Quoi de plus idyllique pour un cinéphile confirmé que de pouvoir explorer sa passion et déclarer son amour à ses idoles en offrant soi-même sa vision du cinéma? Le pari est risqué vu le nombre d'écueils à affronter, mais s'il a toujours été celui que l'on peut qualifier de "grande pompe", Quentin Tarantino a toujours réussi à tirer son épingle du jeu en proposant, en plus de son référencement maladif, sa propre personnalité, son regard, et surtout des idées de mises en scène tout bonnement uniques. Malgré des thématiques récurrentes - la vengeance reste régulièrement au centre de ses oeuvres -, chacun de ses films s'est inscrit dans un registre différent. Son style violent et nerveux est une signature, que ses fans sont contents de retrouver à chaque fois. Quand on regarde un Tarantino, on attend ce moment où tout va péter, où tous ceux que nous nous sommes efforcés à haïr durant les longues expositions aux dialogues savoureux vont se prendre une branlée sévère lorsque la caméra se pose en spectatrice vicieuse se délectant du tout avec une immoralité jouissive. Si ça ne plaira pas à tout le monde, ce cinéma, léger malgré sa complexité, est une marque de qualité de divertissement indéniable et un atout certain pour le grand mégalomane qu'est Quentin. Il devient alors évident que chacun de ses films devienne l'objet d'une attente insoutenable pour quiconque s'est extasié devant un Tarantino. The Hateful Eight nous a d'ailleurs dévoilé ses cartes petit à petit, de son casting à son thème en passant par ses techniques de réalisation, créant une tension, une envie de foncer en salle dès que les portes de notre lieu onirique ont à peine entrouvert. Et c'est ce qu'il aime, le copain Q.T, non pas qu'on écrase le pauvre type de sécurité qui voulait juste vérifier nos sacs et manteaux, mais qu'on lui voue un culte idolâtre. Parce qu'il s'aime beaucoup, le Quentin. Peut-être un peu trop d'ailleurs.
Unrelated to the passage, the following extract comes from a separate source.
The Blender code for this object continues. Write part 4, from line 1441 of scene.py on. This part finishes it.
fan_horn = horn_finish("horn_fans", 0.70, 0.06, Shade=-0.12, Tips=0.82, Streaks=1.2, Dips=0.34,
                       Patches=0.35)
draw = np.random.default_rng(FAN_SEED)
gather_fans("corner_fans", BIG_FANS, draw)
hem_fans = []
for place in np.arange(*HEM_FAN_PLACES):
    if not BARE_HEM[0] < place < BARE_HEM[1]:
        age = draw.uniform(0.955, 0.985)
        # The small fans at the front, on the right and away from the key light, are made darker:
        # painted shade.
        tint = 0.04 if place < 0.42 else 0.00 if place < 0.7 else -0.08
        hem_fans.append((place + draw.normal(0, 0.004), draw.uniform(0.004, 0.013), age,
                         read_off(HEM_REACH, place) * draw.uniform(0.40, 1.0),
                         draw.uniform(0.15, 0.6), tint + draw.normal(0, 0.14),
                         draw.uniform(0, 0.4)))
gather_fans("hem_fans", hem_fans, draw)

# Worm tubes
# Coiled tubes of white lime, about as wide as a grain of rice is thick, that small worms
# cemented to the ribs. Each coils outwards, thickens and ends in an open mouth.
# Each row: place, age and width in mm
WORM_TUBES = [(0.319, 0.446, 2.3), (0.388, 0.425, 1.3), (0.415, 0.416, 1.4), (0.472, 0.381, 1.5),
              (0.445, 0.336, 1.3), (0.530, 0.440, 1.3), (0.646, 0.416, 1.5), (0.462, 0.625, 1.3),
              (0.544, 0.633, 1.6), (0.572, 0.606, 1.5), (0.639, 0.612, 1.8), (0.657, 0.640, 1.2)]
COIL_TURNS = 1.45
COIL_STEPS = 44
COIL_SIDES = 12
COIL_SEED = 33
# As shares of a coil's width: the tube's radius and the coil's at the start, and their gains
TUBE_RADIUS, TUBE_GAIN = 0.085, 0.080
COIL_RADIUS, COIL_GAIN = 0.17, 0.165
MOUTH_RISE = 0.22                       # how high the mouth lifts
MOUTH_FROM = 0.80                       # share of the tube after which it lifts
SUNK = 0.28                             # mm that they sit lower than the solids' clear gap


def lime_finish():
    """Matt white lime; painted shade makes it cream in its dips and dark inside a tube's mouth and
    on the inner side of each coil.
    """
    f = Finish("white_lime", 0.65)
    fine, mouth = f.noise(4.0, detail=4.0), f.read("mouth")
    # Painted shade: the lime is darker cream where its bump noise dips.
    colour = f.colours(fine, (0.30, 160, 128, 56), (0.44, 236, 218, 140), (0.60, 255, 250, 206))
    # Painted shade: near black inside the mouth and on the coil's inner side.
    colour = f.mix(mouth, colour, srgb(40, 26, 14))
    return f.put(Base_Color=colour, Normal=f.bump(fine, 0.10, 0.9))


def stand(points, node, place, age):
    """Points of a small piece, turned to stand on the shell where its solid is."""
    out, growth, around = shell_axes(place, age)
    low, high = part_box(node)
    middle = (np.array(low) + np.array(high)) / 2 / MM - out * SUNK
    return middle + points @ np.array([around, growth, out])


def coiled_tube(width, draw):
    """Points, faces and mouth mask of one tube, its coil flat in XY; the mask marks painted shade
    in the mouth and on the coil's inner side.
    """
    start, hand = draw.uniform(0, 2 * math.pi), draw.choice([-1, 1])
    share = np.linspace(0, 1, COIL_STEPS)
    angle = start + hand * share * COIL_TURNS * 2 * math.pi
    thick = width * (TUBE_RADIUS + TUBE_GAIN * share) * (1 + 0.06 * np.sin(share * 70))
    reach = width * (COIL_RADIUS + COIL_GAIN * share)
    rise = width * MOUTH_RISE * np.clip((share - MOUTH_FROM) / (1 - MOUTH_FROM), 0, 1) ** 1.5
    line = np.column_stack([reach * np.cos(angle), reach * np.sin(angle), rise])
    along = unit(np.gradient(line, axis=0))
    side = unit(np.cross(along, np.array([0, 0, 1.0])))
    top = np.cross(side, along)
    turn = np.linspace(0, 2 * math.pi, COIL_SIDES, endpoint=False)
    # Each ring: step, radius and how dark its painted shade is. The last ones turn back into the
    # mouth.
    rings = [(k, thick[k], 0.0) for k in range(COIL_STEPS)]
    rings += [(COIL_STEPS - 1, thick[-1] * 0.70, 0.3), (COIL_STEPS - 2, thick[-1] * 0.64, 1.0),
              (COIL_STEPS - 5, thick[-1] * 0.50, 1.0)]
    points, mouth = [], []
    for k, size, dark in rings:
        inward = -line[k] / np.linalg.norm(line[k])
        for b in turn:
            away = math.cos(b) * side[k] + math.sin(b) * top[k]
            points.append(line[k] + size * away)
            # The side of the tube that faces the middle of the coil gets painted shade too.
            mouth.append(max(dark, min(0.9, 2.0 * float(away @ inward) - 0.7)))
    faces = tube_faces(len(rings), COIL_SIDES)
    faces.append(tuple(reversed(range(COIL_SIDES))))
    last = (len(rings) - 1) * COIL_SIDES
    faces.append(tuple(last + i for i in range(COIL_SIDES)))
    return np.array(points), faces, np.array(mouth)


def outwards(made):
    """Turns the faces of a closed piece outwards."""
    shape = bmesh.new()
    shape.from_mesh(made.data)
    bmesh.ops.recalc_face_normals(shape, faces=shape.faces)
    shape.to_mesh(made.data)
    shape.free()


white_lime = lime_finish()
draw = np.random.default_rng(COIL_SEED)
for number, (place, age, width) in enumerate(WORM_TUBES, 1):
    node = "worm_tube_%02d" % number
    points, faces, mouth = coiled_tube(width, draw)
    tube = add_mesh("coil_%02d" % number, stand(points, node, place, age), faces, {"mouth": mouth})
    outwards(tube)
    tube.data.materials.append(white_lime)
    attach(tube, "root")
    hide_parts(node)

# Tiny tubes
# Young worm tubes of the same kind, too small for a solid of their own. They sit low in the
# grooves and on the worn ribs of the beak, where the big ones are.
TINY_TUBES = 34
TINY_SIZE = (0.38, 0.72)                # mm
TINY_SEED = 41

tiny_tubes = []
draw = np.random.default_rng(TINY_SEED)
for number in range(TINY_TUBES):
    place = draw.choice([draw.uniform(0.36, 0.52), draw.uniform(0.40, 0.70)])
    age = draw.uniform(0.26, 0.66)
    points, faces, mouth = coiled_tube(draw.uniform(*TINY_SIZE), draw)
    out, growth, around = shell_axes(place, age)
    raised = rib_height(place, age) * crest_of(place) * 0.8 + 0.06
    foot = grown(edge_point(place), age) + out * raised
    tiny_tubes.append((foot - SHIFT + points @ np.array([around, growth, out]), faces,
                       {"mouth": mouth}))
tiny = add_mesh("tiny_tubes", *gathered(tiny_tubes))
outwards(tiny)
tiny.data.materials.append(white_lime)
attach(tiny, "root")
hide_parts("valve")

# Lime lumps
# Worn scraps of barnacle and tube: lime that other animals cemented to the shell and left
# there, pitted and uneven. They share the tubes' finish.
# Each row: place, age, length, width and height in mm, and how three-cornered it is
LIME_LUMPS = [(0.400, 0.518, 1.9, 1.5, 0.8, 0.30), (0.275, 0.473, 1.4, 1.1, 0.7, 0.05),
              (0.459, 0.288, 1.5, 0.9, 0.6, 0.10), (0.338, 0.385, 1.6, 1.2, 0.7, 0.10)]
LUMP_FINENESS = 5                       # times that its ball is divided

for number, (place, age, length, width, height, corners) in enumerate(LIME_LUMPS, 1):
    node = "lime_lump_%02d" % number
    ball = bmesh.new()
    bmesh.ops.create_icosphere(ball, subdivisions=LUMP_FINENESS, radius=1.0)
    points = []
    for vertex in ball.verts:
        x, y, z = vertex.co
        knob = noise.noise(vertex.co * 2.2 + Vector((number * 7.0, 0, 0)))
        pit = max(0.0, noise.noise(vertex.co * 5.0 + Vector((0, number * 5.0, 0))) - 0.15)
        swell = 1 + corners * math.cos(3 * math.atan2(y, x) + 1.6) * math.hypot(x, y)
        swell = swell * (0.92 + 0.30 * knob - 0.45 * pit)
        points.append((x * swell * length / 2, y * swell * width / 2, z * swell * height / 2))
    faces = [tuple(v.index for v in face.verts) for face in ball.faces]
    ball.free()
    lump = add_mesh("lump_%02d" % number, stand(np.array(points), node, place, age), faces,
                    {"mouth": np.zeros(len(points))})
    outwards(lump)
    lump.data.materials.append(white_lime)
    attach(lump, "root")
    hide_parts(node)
The very best of my own work. Compilation de trois heures relativement indigeste. En choisissant de s'éloigner de ses hommages habituels -malgré énormément de références-, Quentin Tarantino s'auto-suce, et n'oublie pas de le faire avec vulgarité. Tout ce qui est dans ses films se retrouvera donc ici. Atout? Pas tant que ça. Au bout de la première heure et demi de ce long métrage interminable, nous ne sommes allés nulle part. On est resté dans une calèche, à écouter des dialogues en continu et sans intérêt.


Et il est nécessaire de faire un léger aparté, qui me demande d'utiliser la première personne pour mettre un point au clair. J'adore le style de Quentin Tarantino. Ses dialogues toujours en déconnexion avec la réalité de l'intrigue, sa sur-exagération de la violence, sa gestion de la tension, ça me file constamment, si je puis me permettre, une gaule d'enfer. Mon préféré est Boulevard de la mort, qui recense tous ces éléments avec brio. Tout ça pour dire que l'argument du "ouais, mais c'est la marque de fabrique de Tarantino" ou "si t'aimes pas ça, alors t'aimes pas son style", c'est non.
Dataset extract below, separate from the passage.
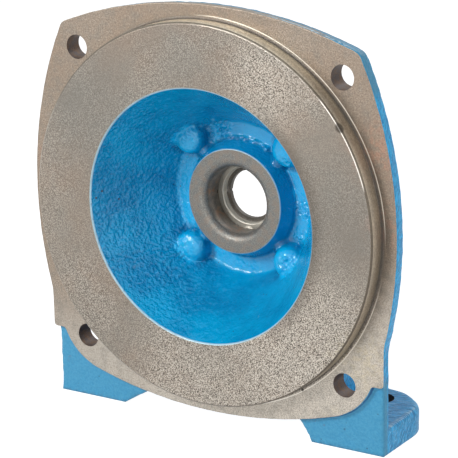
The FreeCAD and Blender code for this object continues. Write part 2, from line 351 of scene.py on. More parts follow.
@dataclass(frozen=True)
class BluePaint:
    """Blue enamel brushed over the as-cast skin."""

    body: Colour = srgb(2, 152, 202)
    # Deep blue, used for random clouding and for painted shade.
    deep: Colour = srgb(0, 128, 178)
    # Lighter blue of the painted light on the floor ring and the boss tops.
    lit_ledge: Colour = srgb(2, 174, 228)
    # Light blue of the painted highlights on the orange peel's crests.
    peel_highlight: Colour = srgb(66, 174, 226)
    # Dark blue of painted shade in creases and recesses.
    shade_blue: Colour = srgb(0, 74, 124)
    outside: Colour = srgb(74, 150, 186)
    outside_deep: Colour = srgb(50, 132, 176)
    side: Colour = srgb(60, 184, 242)
    side_deep: Colour = srgb(38, 136, 196)
    crest: Colour = srgb(44, 104, 148)
    scuff: Colour = srgb(176, 204, 220)
    bare: Colour = srgb(150, 140, 128)
    speck: Colour = srgb(46, 62, 80)
    rust: Colour = srgb(120, 84, 78)
    worn: Colour = srgb(176, 206, 216)
    gloss_roughness: float = 0.18
    wet_roughness: float = 0.11
    dull_roughness: float = 0.42
    refraction: float = 1.5
    specular: float = 0.36
    coat: float = 0.32
    coat_roughness: float = 0.06
    peel_size: float = 1.45
    peel_depth: float = 0.8
    stroke_depth: float = 0.6
    lump_size: float = 4.0
    lump_depth: float = 0.35
    boss_place: float = BOSS_CIRCLE_RADIUS * DIAGONAL
    bottom_arc: Tuple[float, float] = (125.4, 222.0)
    corner_arc: Tuple[float, float, float] = (56.64, -58.06, 30.0)
    corner_start: float = 65.5
    pits: Tuple[Mark, ...] = (
        Mark((-56.7, -3.7, 4.0), 0.55, 0.25), Mark((-58.4, -6.3, 1.1), 0.5, 0.25),
        Mark((-52.5, 3.7, -1.1), 0.5, 0.25), Mark((69.3, 2.4, -92.9), 0.5, 0.4, 0.6))
    # Painted shade: spots in the crease between the upper right boss and the floor ring.
    corners: Tuple[Mark, ...] = (
        Mark((23.6, 29.0, 18.0), 1.9, 1.6, 0.85), Mark((27.2, 27.6, 17.6), 2.1, 1.6, 0.85))

    def build(self) -> bpy.types.Material:
        """Builds the paint.

        Returns:
            The material.
        """
        graph = SurfaceGraph("blue_paint")
        x, y, z, radius = graph.x, graph.y, graph.z, graph.radius()
        inside = radius.fade(MOUTH_RADIUS + 0.2, MOUTH_RADIUS + 0.6)
        inside = inside * y.fade(FLOOR_DEPTH + 0.4, FLOOR_DEPTH + 0.9)
        streak = graph.grain(4.0, 4.0, 0.6)
        peel = graph.grain(self.peel_size, 1.0, 0.5, 0.1)
        along, across = y * 0.6 + z * 0.8 + x * 0.2, z * 0.6 - y * 0.8 + x * 0.35
        strokes = graph.grain(0.95, 3.0, 0.6, 0.8, graph.vector(along * 0.3, across, x * 0.1))
        away = graph.length(abs(x) - self.boss_place, abs(z) - self.boss_place)
        within = self._cup_colour(graph, radius, away, peel)
        colour = graph.mix(inside, self._outer_colour(graph, strokes), within)
        # Painted shade round the bosses, at the hub's foot, at the listed spots and under the flange's lower
        # edge.
        painted_shade = self._shade_mask(graph, away, inside, streak).at_least(marked(graph, self.corners))
        colour = self._wear(graph, colour.over((painted_shade, self.shade_blue)), inside, strokes)
        mouth_edge = radius.window(MOUTH_RADIUS - 0.55, MOUTH_RADIUS - 0.25)
        mouth_edge = mouth_edge * y.window(SPIGOT_FRONT + 1.4, SPIGOT_FRONT + 0.8)
        hub_edge = radius.fade(HUB_RADIUS + 0.15, HUB_RADIUS + 0.4)
        hub_edge = hub_edge * y.window(HUB_DEPTH + 0.6, HUB_DEPTH + 0.3)
        colour = colour.over(((mouth_edge * 0.8).at_least(hub_edge * 0.4), self.worn))
        gloss = graph.blend(radius.window(36.0, 42.0), self.wet_roughness, self.gloss_roughness)
        roughness = graph.blend(inside, self.dull_roughness, gloss + streak.window(0.35, 0.7) * 0.08)
        waves = strokes * (1.0 - inside) * y.window(4.0, 8.0, 0.2, 1.0)
        skin = peel * graph.blend(inside, 0.15, x.window(-6.0, -36.0, 0.35, 1.0))
        lumpy = graph.grain(self.lump_size, 3.0, 0.5)
        normal = graph.relief((lumpy, self.lump_depth), (waves, self.stroke_depth), (skin, self.peel_depth))
        return graph.surface(colour, roughness, normal, 0.0, {
            "IOR": self.refraction, "Specular IOR Level": self.specular,
            "Coat Roughness": self.coat_roughness,
            "Coat Weight": inside * radius.window(44.0, 38.0) * self.coat})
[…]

Les dialogues donc. La capacité d'écriture du Monsieur, ce qui nous fait passer de longues heures entre copains à ressasser des répliques toujours exaltantes. Et qui ici, pendant, précisons-le encore, une heure et trente minutes, ne tourne qu'autour d'un fait qu'à priori le public, visiblement aveugle, n'aurait selon l'auteur pas compris : Samuel L. Jackson est noir. Entre autres détails permettant de définir les autres protagonistes présents dans la scène - chose évidemment bien faite, il n'y avait juste pas besoin d'en faire autant -, tout est tellement axé et exagéré sur ce point qu'on a l'impression que la couleur de peau est un personnage à part entière. Prétexte pour mettre des "Nigger" toutes les deux répliques, et dans un foisonnement tel que si on a défendu Quentin corps et âme contre les accusations le traitant de raciste avéré pour les dialogues de Django Unchained, c'est ici très dérangeant. Une fois l'intrigue mise en place, et que le huis clos promis s'entame, cet appui constant sur la place de l'homme noir dans cette intrigue ne cessera jamais.
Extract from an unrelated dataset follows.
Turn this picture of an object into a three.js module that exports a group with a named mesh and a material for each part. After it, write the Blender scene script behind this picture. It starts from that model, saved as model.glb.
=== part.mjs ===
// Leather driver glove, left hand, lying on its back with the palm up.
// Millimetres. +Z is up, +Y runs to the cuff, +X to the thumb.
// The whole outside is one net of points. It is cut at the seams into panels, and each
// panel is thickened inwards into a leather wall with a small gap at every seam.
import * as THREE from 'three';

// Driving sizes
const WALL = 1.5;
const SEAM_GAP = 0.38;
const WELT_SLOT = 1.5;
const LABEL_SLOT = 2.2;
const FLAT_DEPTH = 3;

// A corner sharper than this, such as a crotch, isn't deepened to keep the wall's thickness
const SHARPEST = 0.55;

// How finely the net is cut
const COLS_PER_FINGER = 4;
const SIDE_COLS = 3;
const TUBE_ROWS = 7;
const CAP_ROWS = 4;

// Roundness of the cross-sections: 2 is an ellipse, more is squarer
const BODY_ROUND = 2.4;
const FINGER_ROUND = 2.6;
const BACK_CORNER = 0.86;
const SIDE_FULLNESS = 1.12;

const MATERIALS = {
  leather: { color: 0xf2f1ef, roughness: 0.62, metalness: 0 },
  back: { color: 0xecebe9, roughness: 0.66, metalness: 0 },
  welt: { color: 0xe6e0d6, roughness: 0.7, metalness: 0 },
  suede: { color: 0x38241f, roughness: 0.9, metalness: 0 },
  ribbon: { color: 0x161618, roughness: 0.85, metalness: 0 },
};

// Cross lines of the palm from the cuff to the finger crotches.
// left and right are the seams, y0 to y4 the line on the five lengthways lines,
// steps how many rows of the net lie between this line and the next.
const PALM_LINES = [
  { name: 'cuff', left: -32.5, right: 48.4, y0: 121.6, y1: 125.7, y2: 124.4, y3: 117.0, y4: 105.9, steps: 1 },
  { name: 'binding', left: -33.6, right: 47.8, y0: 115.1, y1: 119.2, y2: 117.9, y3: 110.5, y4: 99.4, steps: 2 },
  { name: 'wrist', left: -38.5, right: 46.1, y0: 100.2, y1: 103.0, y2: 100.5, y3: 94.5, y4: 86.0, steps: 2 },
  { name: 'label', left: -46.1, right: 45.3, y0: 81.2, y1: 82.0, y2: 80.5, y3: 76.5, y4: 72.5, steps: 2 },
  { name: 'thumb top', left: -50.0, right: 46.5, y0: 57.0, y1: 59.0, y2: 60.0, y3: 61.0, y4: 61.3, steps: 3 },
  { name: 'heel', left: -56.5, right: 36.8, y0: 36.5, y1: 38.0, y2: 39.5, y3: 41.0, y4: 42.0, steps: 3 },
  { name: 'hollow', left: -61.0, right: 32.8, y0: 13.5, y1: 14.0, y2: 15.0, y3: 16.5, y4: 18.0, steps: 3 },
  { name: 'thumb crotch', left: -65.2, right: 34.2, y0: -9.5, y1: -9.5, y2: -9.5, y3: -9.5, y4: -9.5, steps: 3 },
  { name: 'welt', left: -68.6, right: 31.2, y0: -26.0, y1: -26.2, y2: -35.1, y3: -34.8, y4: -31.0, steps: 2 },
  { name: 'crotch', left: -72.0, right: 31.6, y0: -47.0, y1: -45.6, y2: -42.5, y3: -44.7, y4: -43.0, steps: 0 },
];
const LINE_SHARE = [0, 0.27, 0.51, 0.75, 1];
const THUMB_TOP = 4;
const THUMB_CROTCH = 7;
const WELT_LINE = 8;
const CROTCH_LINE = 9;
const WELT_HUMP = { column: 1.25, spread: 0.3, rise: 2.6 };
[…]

Faisons une nouvelle pause. Oui, j'ai compris que la durée de cette exposition signifiait l'éloignement et la perte des repères, et oui, j'ai compris qu'on est dans un contexte post-guerre de sécession et qu'il faut bien nous faire comprendre les situations, l'esclavagisme encore frais dans l'esprit des personnages. Le fond est bon, la méthode est cependant appliquée à la mords-moi-le-noeud. Et c'est un auteur chevronné qui se foire devant nous, forcément, ça dérange.


Le huis clos est en place. Les personnages sont enfermés dans cette bicoque à l'ambiance accueillante comme un bidet turc, et le jeu du Cluedo peut commencer. Car c'est exactement de cela qu'il s'agit : un jeu de faux-semblants, une enquête où le spectateur doit s'efforcer de décortiquer chaque détail pour comprendre qui a fait quoi. On commence, par conséquent, à accrocher à mesure que l'étau se resserre et que notre attention enders les éléments est requise. Mais cela n'est malheureusement pas si facile.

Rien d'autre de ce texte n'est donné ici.